Deep regret: Family, convict speak for first time in woman’s death

FNM illustration: Sharna Johnson, Argen Duncan Tommy Willis pled guilty to second-degree murder in the death of Elizabeth Kelton two months after his arrest, but withdrew his plea the following year, telling the court he was innocent.

By Sharna Johnson: Freedom New Mexico

Editor’s note: Background for this story was compiled from court records, news archives and interviews with law enforcement and family members.

After the crime scene tape was long gone, a young woman laid to rest, the dust settled in the courtrooms and the case etched in the law books, two men remain; one seeking redemption, the other the strength to forgive — their lives forever connected and irrevocably changed.

In the nearly 16 years that have passed since his beautiful, strong-willed, often funny and generous daughter died a brutal death while away at college, Sonny Kelton has processed almost every emotion imaginable. But the one he clings to more than any other is forgiveness.

And, as her killer prepares to walk out of prison a free man, the 61-year-old retired Hobbs oil worker is resolute in that forgiveness. He prays the man who snuffed out his youngest child’s life will succeed in doing something good with his new life outside prison walls.

Tommy Wayne Willis Sr. is expected to be paroled April 30 after serving almost two-thirds of a 28-year sentence for the 1993 slaying of Catherine “Elizabeth” Kelton.

The 21-year-old Eastern New Mexico University sophomore was found drowned and strangled in the bathtub of her Portales duplex, the result, police said, of a robbery gone wrong.

The road to a conviction was long and the legal battle convoluted, but Willis eventually accepted a plea agreement.

And with a history of good behavior during his incarceration, Willis is within days of satisfying his obligation to the state.

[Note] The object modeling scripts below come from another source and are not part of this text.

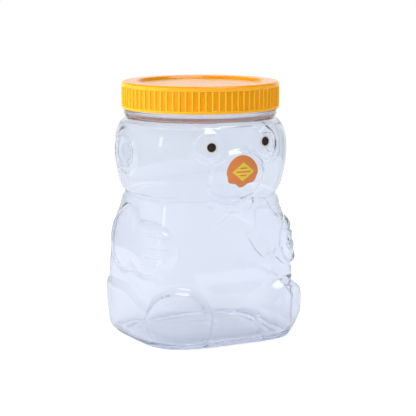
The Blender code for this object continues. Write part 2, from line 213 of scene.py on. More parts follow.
jar = {
    # height, half width, front depth, back depth, squareness
    "outline": [
        (2.0, 46.2, 43.8, 39.5, 3.9),
        (5.0, 47.5, 44.0, 40.8, 3.9),
        (10.0, 47.9, 44.0, 43.0, 3.9),
        (22.0, 48.3, 44.8, 44.4, 3.9),
        (38.0, 47.5, 43.0, 44.8, 4.0),
        (54.0, 46.4, 42.0, 44.2, 3.9),
        (68.0, 45.0, 41.2, 43.0, 3.4),
        (78.0, 42.8, 40.2, 41.8, 2.9),
        (84.0, 42.6, 39.8, 41.5, 2.7),
        (91.0, 45.0, 41.9, 43.2, 2.6),
        (99.0, 47.0, 44.8, 45.2, 2.5),
        (109.0, 47.4, 46.6, 46.2, 2.5),
        (118.0, 47.4, 46.8, 46.6, 2.35),
        (123.0, 46.8, 46.6, 46.4, 2.1),
        (126.2, 44.8, 44.8, 44.8, 2.0),
        (127.6, 42.4, 42.4, 42.4, 2.0),
    ],
    "wall": 0.9,
    "unevenWall": 0.05,
    "heelRadius": 2.6,
    "pushUp": 4.0,
    "arc": 50.0,         # the radius at which the side is measured along
    "baseFade": 4.0,     # relief comes in over this height from the table
    "neckFade": 4.0,     # and goes out over this height below the neck
    "neckClear": 1.6,
    "muzzle": {"height": 97.5, "halfWidth": 19.0, "halfHeight": 17.0, "rise": 7.5, "power": 0.75},
    "belly": {"height": 45.0, "halfWidth": 27.0, "halfHeight": 24.0, "rise": 1.8, "power": 0.6},
    "waist": {"height": 83.6, "depth": 1.3, "half": 2.2},
    "eye": {"across": 16.6, "height": 114.7, "rise": 0.9, "flat": 6.4, "edge": 4.6},
    "eyeRings": [{"radius": 7.4, "depth": 0.6, "half": 0.6},
                 {"radius": 10.6, "depth": 0.45, "half": 0.7}],
    "ear": {"angle": 91.0, "height": 109.6, "halfWidth": 13.5, "halfHeight": 11.3,
            "rise": 2.2, "edge": 4.2, "rim": 4.4},
    "shoulder": {"angle": 97.0, "height": 59.0, "halfWidth": 17.5, "halfHeight": 17.5},
    "hand": {"angle": 66.0, "height": 55.6, "halfWidth": 20.5, "halfHeight": 13.6},
    "arm": {"rise": 2.6, "edge": 4.6, "blend": 5.0},
    "armCrease": {"outside": 1.8, "depth": 0.48, "half": 0.95},
    "fingers": [(47, 59, 62.6), (46, 58.5, 56.5), (51, 63, 50.9)],  # two angles and a height
    "fingerCrease": {"climb": 0.5, "depth": 1.0, "half": 1.0},
    "foot": {"angle": 40.0, "height": 15.9, "halfWidth": 17.1, "halfHeight": 18.4,
             "rise": 4.6, "edge": 5.2},
    "footCrease": {"outside": 2.0, "depth": 0.5, "half": 0.8},
    "thigh": {"top": 30.8, "fall": 8.5, "run": 31.4, "side": 92, "back": 128, "front": 54,
              "rise": 1.5, "edge": 5.5, "besideFoot": 6.0},
    "kneeCrease": {"start": (46, 33.4), "end": (56, 32.6), "depth": 0.5, "half": 1.3},
    "collar": {"height": 78.7, "lift": 3.2, "halfWidth": 12.5, "halfHeight": 1.6,
               "wave": 0.3, "waveLength": 7.0, "rise": 1.55, "edge": 3.2},
    "wing": {"point": 13.7, "pointHeight": 68.3, "hemSlope": 0.62, "side": 14.9,
             "sideSlope": 0.09, "sideHeight": 81.0, "rise": 1.0, "edge": 3.2},
    "mouth": {"height": 97.5, "halfWidth": 18.0, "halfHeight": 13.2, "depth": 0.8, "half": 0.8,
              "top": 90.0, "topFade": 2.0, "end": 13.0, "endFade": 3.0},
    "neckRadius": 43.0,
    "boreRadius": 41.2,
    "notchRadius": 42.4,
    "beadRadius": 44.3,
    "beadFoot": (43.75, 128.3),
    "beadEdge": 130.2,
    "beadTop": 131.9,
    "beadRound": 0.6,
    "lipRound": 0.4,
    "flare": (124.0, 128.2),
}
thread = {"lead": 5.08, "foot": 135.2, "turns": 1.35, "jarRise": 1.15, "halfWidth": 1.15,
          "fadeTurns": 0.06, "lidDrop": 1.434, "lidTurns": 1.1, "lidRise": 1.05}

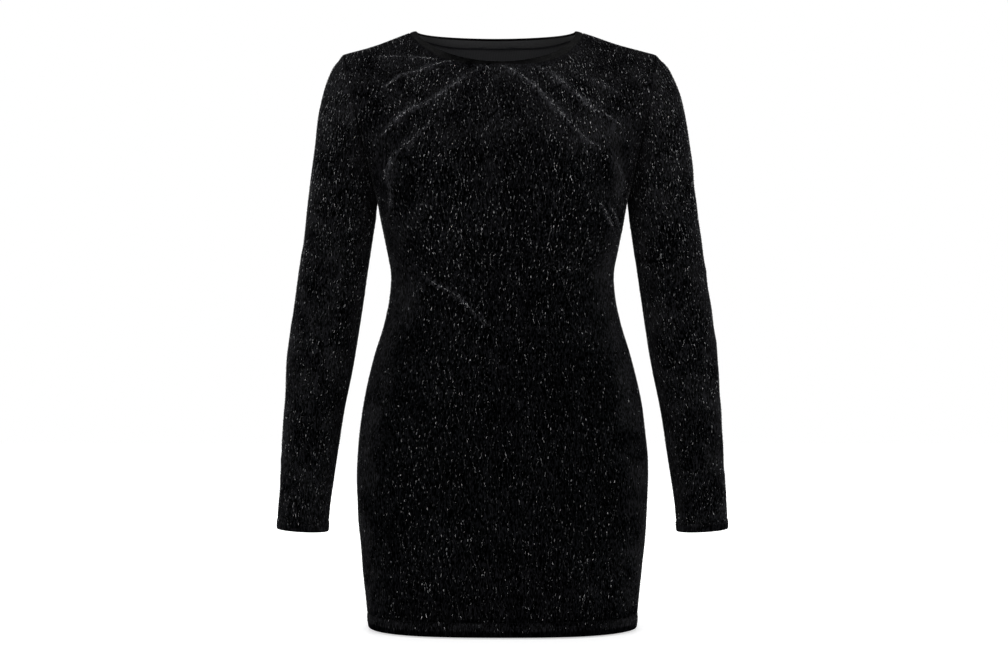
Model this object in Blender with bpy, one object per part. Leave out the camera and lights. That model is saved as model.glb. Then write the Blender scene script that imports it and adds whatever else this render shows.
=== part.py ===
"""A long-sleeved bodycon mini dress of stretch velvet, hollow and open as if someone wore it.

The dress is cut as a front, a back, two sleeves and a narrow neckband. Each is its own wall of
cloth: an outer skin of rings and columns worked out from the sizes below, and an inner skin one
cloth thickness behind it. Pieces stop SEAM_GAP short of each other along their seams.

Metres. +Z is up, the front faces -Y and +X is the wearer's left. The origin lies midway between
the two high points of the shoulders, where the dress hangs on its wearer.
"""

import math
from collections import namedtuple

import bpy
import numpy as np

# The side a panel lies on, as the sign of its Y.
FRONT = -1
BACK = 1

# Cloth.
WALL = 0.0015  # stretch velvet, nap and all
TURNED_WALL = 0.0030  # two layers, where a hem is turned up
HEM_TURN = 0.018
CUFF_TURN = 0.014
TURN_STEP = 0.0015  # height over which the raw edge of a turned hem thins out
SEAM_GAP = 0.0003

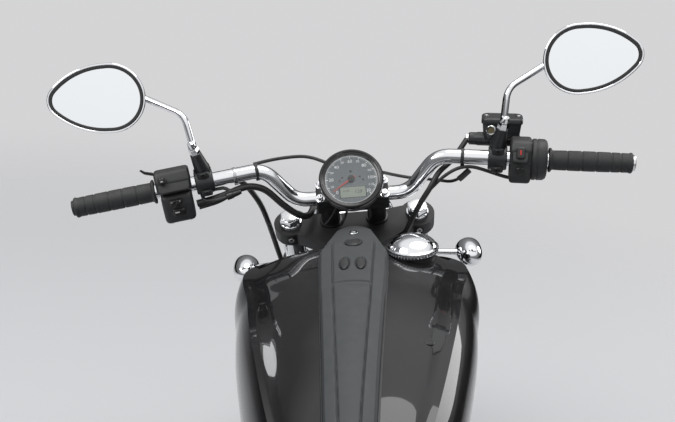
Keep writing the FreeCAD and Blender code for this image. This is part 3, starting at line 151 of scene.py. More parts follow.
# Studio
# A pale floor fades into an even backdrop under a soft overhead light, a large key from the left and
# a weaker fill from the right rear. What gloss reflects is pale overhead and high behind, and
# darker low down.
FLOOR_HALF = 12.0
FLOOR_FADES = (1.3, 4.4)
BACKDROP = (0.66, 0.66, 0.67, 1)
REAR_PANEL = 0.56
LAMPS = (
    # name, place, aims at, size, watts
    ("key", (-1.2, 3.2, 3.6), (0.1, 0.0, 0.5), 2.6, 86.0),
    ("overhead", (0.6, -0.4, 4.2), (0.1, 0.0, 0.4), 3.0, 66.0),
    ("fill", (2.6, -3.4, 2.2), (0.1, 0.0, 0.5), 2.2, 40.0),
)


def feed(tree, node, inputs):
    """Set a shader node's inputs to values, or link them to other nodes' outputs."""
    for key, value in inputs.items():
        if isinstance(value, bpy.types.NodeSocket):
            tree.links.new(value, node.inputs[key])
        else:
            node.inputs[key].default_value = value


def shade(tree, kind, inputs=None, **traits):
    """Outputs of a new shader node with some traits and inputs."""
    node = tree.nodes.new("ShaderNode" + kind)
    for key, value in traits.items():
        setattr(node, key, value)
    feed(tree, node, inputs or {})
    return node.outputs


def painted(name):
    """New material, its node tree and its shader."""
    material = bpy.data.materials.new(name)
    material.use_nodes = True
    return material, material.node_tree, material.node_tree.nodes["Principled BSDF"]


scene.view_settings.view_transform = "Standard"
for name, place, aim, size, watts in LAMPS:
    lamp = bpy.data.lights.new(name, "AREA")
    lamp.shape = "DISK"
    lamp.size = size
    lamp.energy = watts
    holder = bpy.data.objects.new(name, lamp)
    back = unit(np.array(place) - np.array(aim))
    side = unit(np.cross([0.0, 0.0, 1.0], back))
    stand = np.eye(4)
    stand[:3, 0], stand[:3, 1], stand[:3, 2], stand[:3, 3] = side, np.cross(back, side), back, place
    holder.matrix_world = Matrix(stand.tolist())
    scene.collection.objects.link(holder)

world = bpy.data.worlds.new("studio")
scene.world = world
world.use_nodes = True
air = world.node_tree
air.nodes.clear()
sky_height = shade(air, "SeparateXYZ", {0: shade(air, "TexCoord")["Generated"]})
sky_behind = shade(air, "Math", {0: sky_height["X"], 1: 0.0}, operation="MINIMUM")[0]
sky_value = shade(air, "Math", {0: sky_behind, 1: -REAR_PANEL, 2: sky_height["Z"]}, operation="MULTIPLY_ADD")[0]
sky_ramp = air.nodes.new("ShaderNodeValToRGB")
for place, tone in ((0.0, 0.12), (0.34, 0.17), (0.56, 0.26), (0.7, 0.86), (1.0, 1.0)):
    stop = sky_ramp.color_ramp.elements.new(place)
    stop.color = (tone, tone * 1.01, tone * 1.03, 1)
sky_ramp.color_ramp.elements.remove(sky_ramp.color_ramp.elements[-1])
air.links.new(sky_value, sky_ramp.inputs[0])
sky_seen = shade(air, "Background", {"Color": sky_ramp.outputs[0]})[0]
sky_back = shade(air, "Background", {"Color": BACKDROP})[0]
sky_light = shade(air, "Background", {"Color": (0.93, 0.96, 1.0, 1), "Strength": 0.34})[0]
sky_ray = shade(air, "LightPath")
sky_either = shade(air, "Math", {0: sky_ray["Is Glossy Ray"], 1: sky_ray["Is Transmission Ray"]},
    operation="MAXIMUM")[0]
sky_gloss = shade(air, "MixShader", {0: sky_either, 1: sky_light, 2: sky_seen})[0]
sky_camera = shade(air, "MixShader", {0: sky_ray["Is Camera Ray"], 1: sky_gloss, 2: sky_back})[0]
shade(air, "OutputWorld", {0: sky_camera})

floor_mesh = bpy.data.meshes.new("floor")
floor_mesh.from_pydata([(x * FLOOR_HALF, y * FLOOR_HALF, 0) for x, y in ((-1, -1), (1, -1), (1, 1), (-1, 1))], [],
    [(0, 1, 2, 3)])
floor = bpy.data.objects.new("floor", floor_mesh)
floor_paint, paper, paper_shader = painted("floor")
floor_far = shade(paper, "VectorMath", {0: shade(paper, "TexCoord")["Object"]}, operation="LENGTH")["Value"]
floor_fade = shade(paper, "MapRange", {0: floor_far, "From Min": FLOOR_FADES[0], "From Max": FLOOR_FADES[1]},
    interpolation_type="SMOOTHSTEP")[0]
floor_mix = shade(paper, "MixShader", {0: floor_fade, 1: paper_shader.outputs[0],
    2: shade(paper, "BsdfTransparent")[0]})[0]
feed(paper, paper_shader, {"Base Color": (0.72, 0.72, 0.73, 1), "Roughness": 0.9})
feed(paper, paper.nodes["Material Output"], {0: floor_mix})
floor_mesh.materials.append(floor_paint)
scene.collection.objects.link(floor)

# Cast frame
# Two satin black aluminium castings bolt together under the tank: the neck with the radiator
# cheeks, and the rear part with the saddle rails. Their edges are broken, and the paint is powder.
CASTING_EDGE = 0.0016
MERGE = 2e-6
SMOOTH_UNDER = math.radians(32)


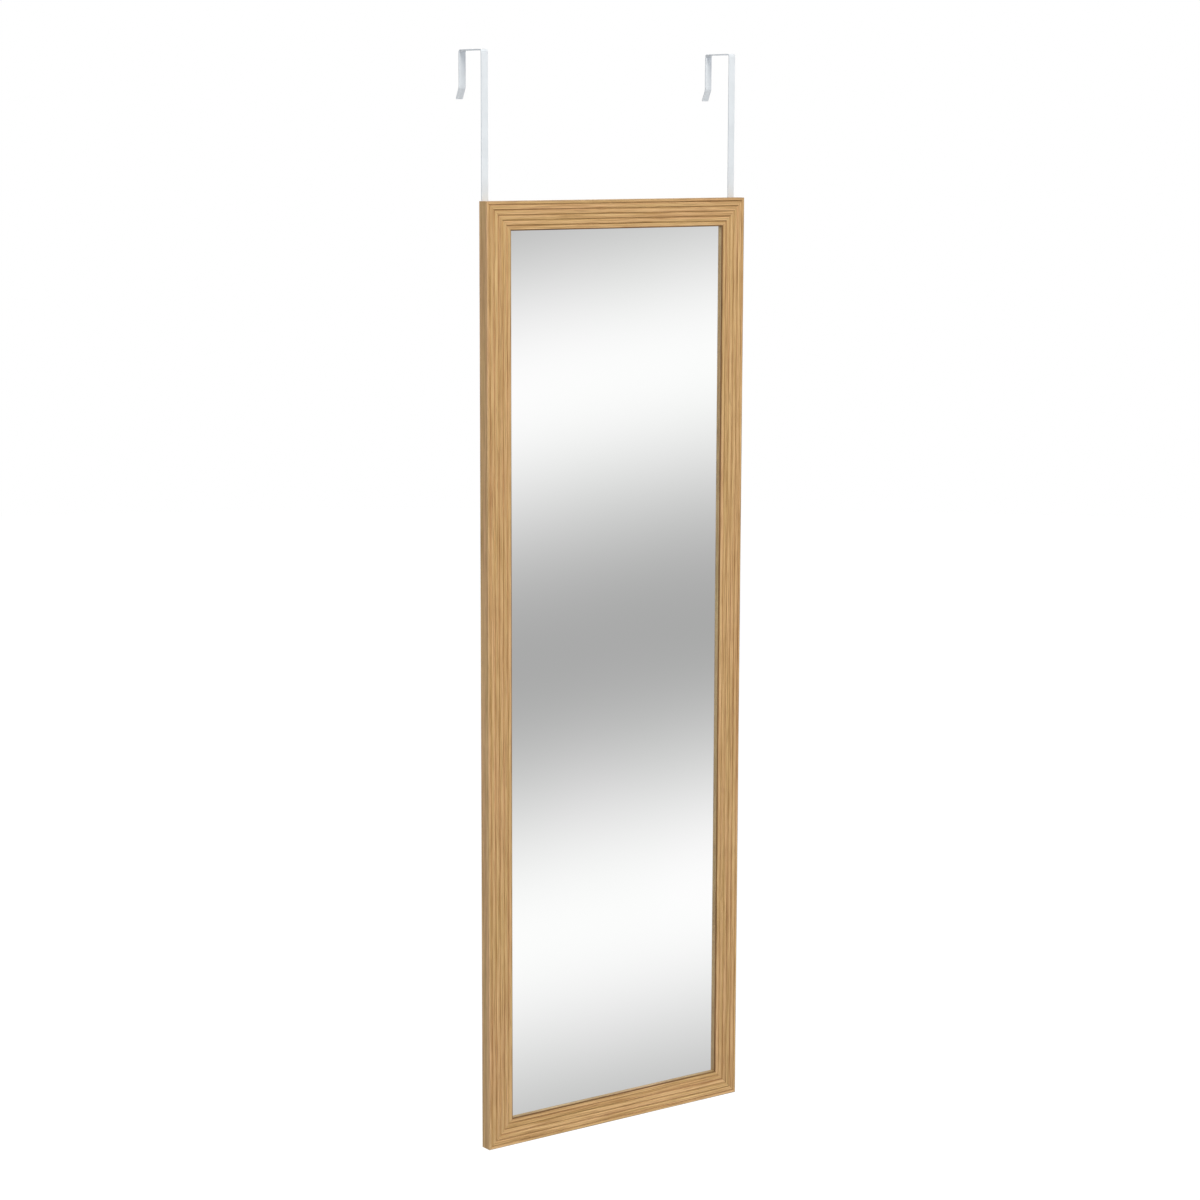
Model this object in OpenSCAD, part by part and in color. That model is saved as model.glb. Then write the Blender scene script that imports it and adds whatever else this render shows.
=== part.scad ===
// Over the door mirror: a narrow grooved frame with two flat strip hooks.
// Millimetres. The mirror faces -Y, +Z is up, and +X is to the right seen from the front.
// The origin is on the top edge of the door, midway between the hooks and midway through the door.

/* [Frame] */
// Width of the frame over its outer sides
frame_w = 305; // [240:5:420]
// Height of the frame over its outer ends
frame_h = 915; // [600:5:1300]
// Thickness of the moulding from face to back
frame_t = 13; // [12:0.5:22]
// Width of the moulding's face, from the outer side to the sight edge
face_w = 27.5; // [27:0.5:45]
// Radius of the outer arris
arris_r = 0.8; // [0.4:0.1:1.5]
// Radius of the sight edge
sight_r = 1.2; // [0.3:0.1:1.5]

/* [Grooves] */
// Number of grooves along the face
groove_count = 5; // [2:1:5]
// Distance from the outer side to the middle of the first groove
first_groove = 3.2; // [2.7:0.05:3.5]
// Distance from one groove to the next
groove_pitch = 4.85; // [3.5:0.05:5.2]
// Width of a groove, which is half round
groove_w = 1.5; // [0.8:0.1:2.2]

/* [Rebate and sheets] */
// Thickness of the lip in front of the glass
lip_t = 3.5; // [3:0.5:4.5]
// Width of the rebate behind the lip
rebate_w = 7; // [5:0.5:9]
// Play of the sheets in the rebate, on each side
sheet_play = 0.8; // [0.4:0.1:1.5]
// Thickness of the glass
glass_t = 3; // [2:0.5:4]
// Thickness of the backing board
board_t = 3; // [2:0.5:3.5]
// Depth of the backing board below the back of the frame
board_set = 0.1; // [0.1:0.1:0.4]

/* [Corner wedges] */
// Length of each leg of a wedge
wedge_leg = 3.5; // [2.5:0.5:4]
// Thickness of the wedge steel
wedge_gauge = 0.6; // [0.4:0.1:0.8]
// Depth that a wedge is pressed in
wedge_depth = 8; // [5:1:9]
// Distance of the outer wedge from both outer sides
wedge_first = 7; // [6:0.5:8]
// Distance from the outer wedge to the inner one, along X and along Z
wedge_step = 7.5; // [6:0.5:8]

/* [Turn buttons] */
// Distance from a button's pivot to the centre of its tip
button_reach = 18; // [16:0.5:24]
// Radius of a button round its pivot
button_r = 5; // [4:0.5:6]
// Radius of a button's tip
button_tip_r = 3.5; // [2.5:0.5:4]
// Thickness of a button
button_t = 1; // [0.8:0.1:1.5]
// Distance from a pivot to the edge of the rebate
button_setback = 8; // [7:0.5:9]
// Distance from the ends of the frame to the outer buttons on a stile
button_end = 150; // [110:5:200]
// Free space under a button and over it
button_gap = 0.1; // [0.1:0.05:0.3]
// Radial clearance of a button on its screw
pivot_play = 0.08; // [0.05:0.01:0.1]

/* [Screws] */
// Diameter of a screw's shank
screw_d = 3; // [2.5:0.1:3.5]
// Diameter of a screw's head
head_d = 5.8; // [5:0.1:7]
// Height of a screw's head
head_h = 1.7; // [1.4:0.1:1.8]
// Length of a turn button's screw under its head
button_screw_l = 10; // [8:0.5:10.5]
// Length of a hook's screw under its head
hook_screw_l = 10; // [8:0.5:10.5]
// Radial clearance of a shank in the wood and in a hook
shank_play = 0.05; // [0.05:0.01:0.2]
// Width of the slots in a screw's head
slot_w = 0.8; // [0.5:0.1:1]
// Depth of the slots in a screw's head
slot_depth = 0.9; // [0.5:0.1:1]

/* [Hooks] */
// Free space between the strap in front of the door and the leg behind it
door_gap = 36; // [30:1:60]
// Width of the strip steel
strip_w = 7.5; // [7:0.5:9]
// Thickness of the strip steel
strip_t = 1.2; // [0.8:0.1:1.6]
// Distance from the frame's outer side to the strip
strip_inset = 3; // [2:0.5:6]
// Height of the door's top edge above the top of the frame
hook_rise = 138; // [90:1:220]
// Length of the strip behind the frame
hook_tail = 58; // [50:1:80]
// Distance from the top of the frame to the upper screw
hook_hole_first = 20; // [16:1:22]
// Distance between the two screws of a hook
hook_hole_step = 25; // [18:1:28]
// Inner radius of the bends at the door's top edge
bend_r = 1.5; // [0.8:0.1:2.5]
// Straight length of the leg behind the door
leg_l = 32; // [20:1:60]
// Angle of the flared tip
flare_angle = 25; // [10:1:40]
// Inner radius of the bend above the tip
flare_r = 6; // [3:0.5:10]
// Length of the flared tip
flare_l = 10.5; // [8:0.5:24]

/* [Door pads] */
// Diameter of a pad
pad_d = 18; // [14:0.5:20]
// Thickness of a pad
pad_t = 3.2; // [3.2:0.1:5]
// Distance from a pad to the outer sides of the frame
pad_edge = 4; // [3:0.5:6]

/* [Hidden] */

$fn = 48;
// Overshoot of a cutting shape past the surface that it cuts
cut = 1;
// Straight steps in a bend of the strip
bend_steps = 8;
// Straight steps in an end of a turn button
button_steps = 20;

oak = [0.75, 0.59, 0.41];
steel = [0.72, 0.73, 0.74];
white = [0.9, 0.91, 0.92];

back_y = -door_gap / 2 - strip_t;
face_y = back_y - frame_t;
top_z = -hook_rise;
bottom_z = top_z - frame_h;
middle_z = (top_z + bottom_z) / 2;

// Width of the moulding's back, from the outer side to the rebate
back_w = face_w - rebate_w;
sheet_w = frame_w - 2 * back_w - 2 * sheet_play;
sheet_h = frame_h - 2 * back_w - 2 * sheet_play;
glass_y = face_y + lip_t;
board_y = back_y - board_set - board_t;
card_t = board_y - glass_y - glass_t;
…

He’s spent much of his time behind bars taking college classes and participating in inmate outreach and mentoring programs

Once a promising athlete in his final year of college well on his way to becoming a youth sports coach, Willis is now 37, a father of two, and hopes to become a drug and alcohol counselor so he can reach troubled youth and adults and show them there is a better way to live.

Breaking their silence for the first time since Elizabeth’s death, Kelton and Willis both spoke to the CNJ about the last 16 years of their lives, what those years have meant to them, their families and their hopes for the future as they anticipate the end of one chapter and the beginning of another.